Douglas Realty Advisors received unanimous approval (6-0) from the Metropolitan Development Commission on Wednesday to rezone the 10-acre property at 5550 Fall Creek Parkway near East 56th Street.
The developer has the land under contract and is purchasing it from a buyer that Doug McAuley, principal of Douglas Realty, declined to disclose. Douglas Realty could complete the sale within the next 45 days and start construction by the end of the year, McAuley said. The total investment in the property will be about $15 million, he said.
“I’m not asking for a tax abatement; I’m not asking for a [tax-increment financing] district to be created,” he told MDC members when requesting the rezoning. “We want this development to stand on its own two feet.”
Built in the mid-1970s, the roughly 90,000-square-foot shopping center was once anchored by an O’Malia’s grocery store but has just one tenant remaining—a Dollar General store.
Douglas Realty’s plans for the site call for demolishing the entire center and constructing a 42,000-square-foot building that likely would be occupied by a grocery store.

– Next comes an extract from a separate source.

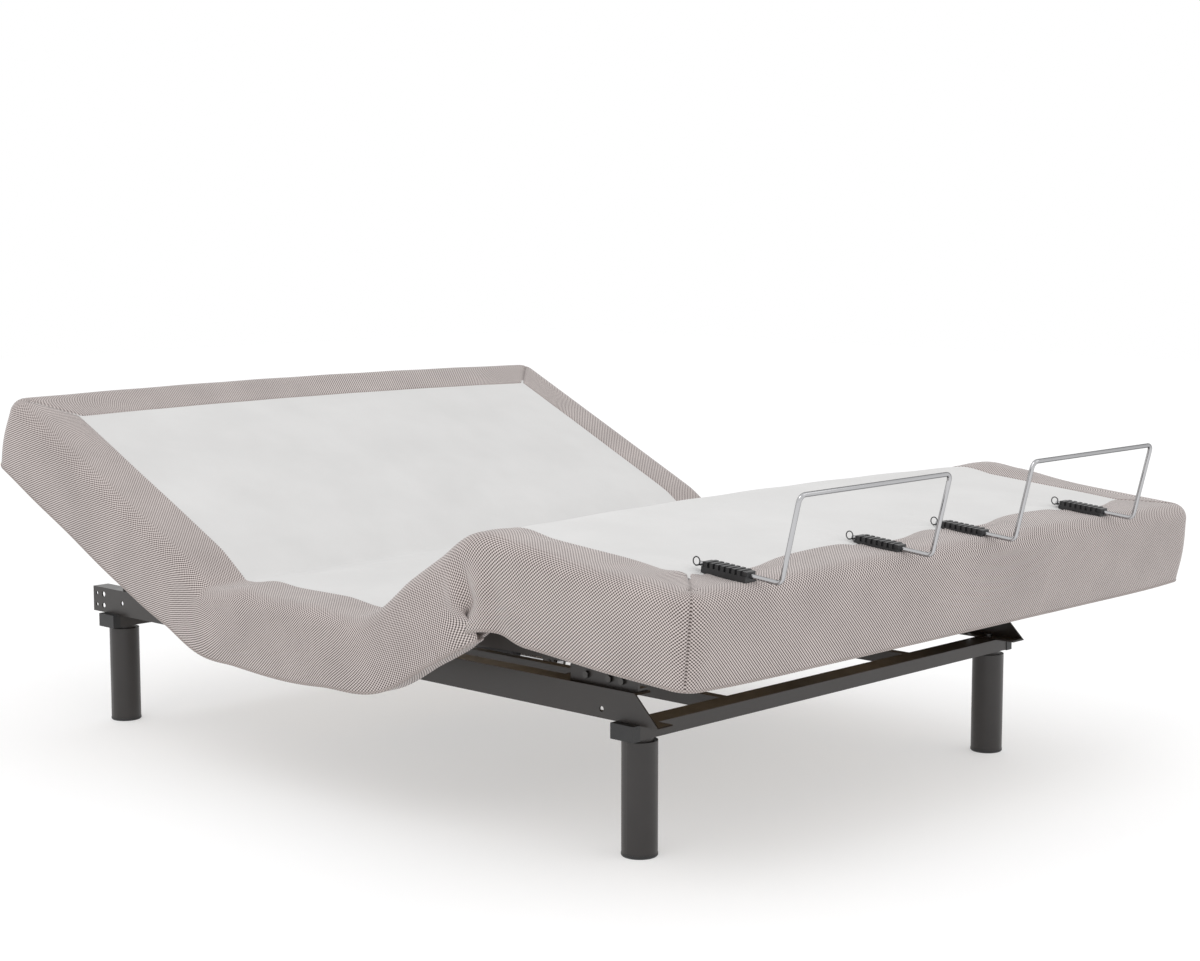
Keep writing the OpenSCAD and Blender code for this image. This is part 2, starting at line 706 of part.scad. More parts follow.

Plans also include a 14,000-square-foot building for small shops.
The developer requested a more restrictive commercial rezoning for the area’s benefit, McAuley said.
“We wanted to remove certain [retail] uses that we didn’t think would be appropriate for the neighborhood, since it’s near Cathedral High School,” he said.

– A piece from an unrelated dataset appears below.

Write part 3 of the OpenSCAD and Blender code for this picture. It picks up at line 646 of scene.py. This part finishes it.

Douglas Realty is proposing a similar project on the west side in the Highland-Kessler neighborhood.
That project also calls for a 42,000-square-foot anchor store and about 15,000 square feet of small shops. It also proposes two one-acre outlots potentially for a restaurant and bank, all at the southeast corner of Michigan Road and Kessler Boulevard. The total cost would range from $25 million to $30 million.
The developer is working with the city on a few permitting issues and could begin construction on the project yet this year, McAuley said.
Douglas Realty’s portfolio of work includes a Kroger-anchored center at 71st Street and Binford Boulevard and a Starbucks-anchored shopping center along 116th Street immediately west of Interstate 69 in Fishers.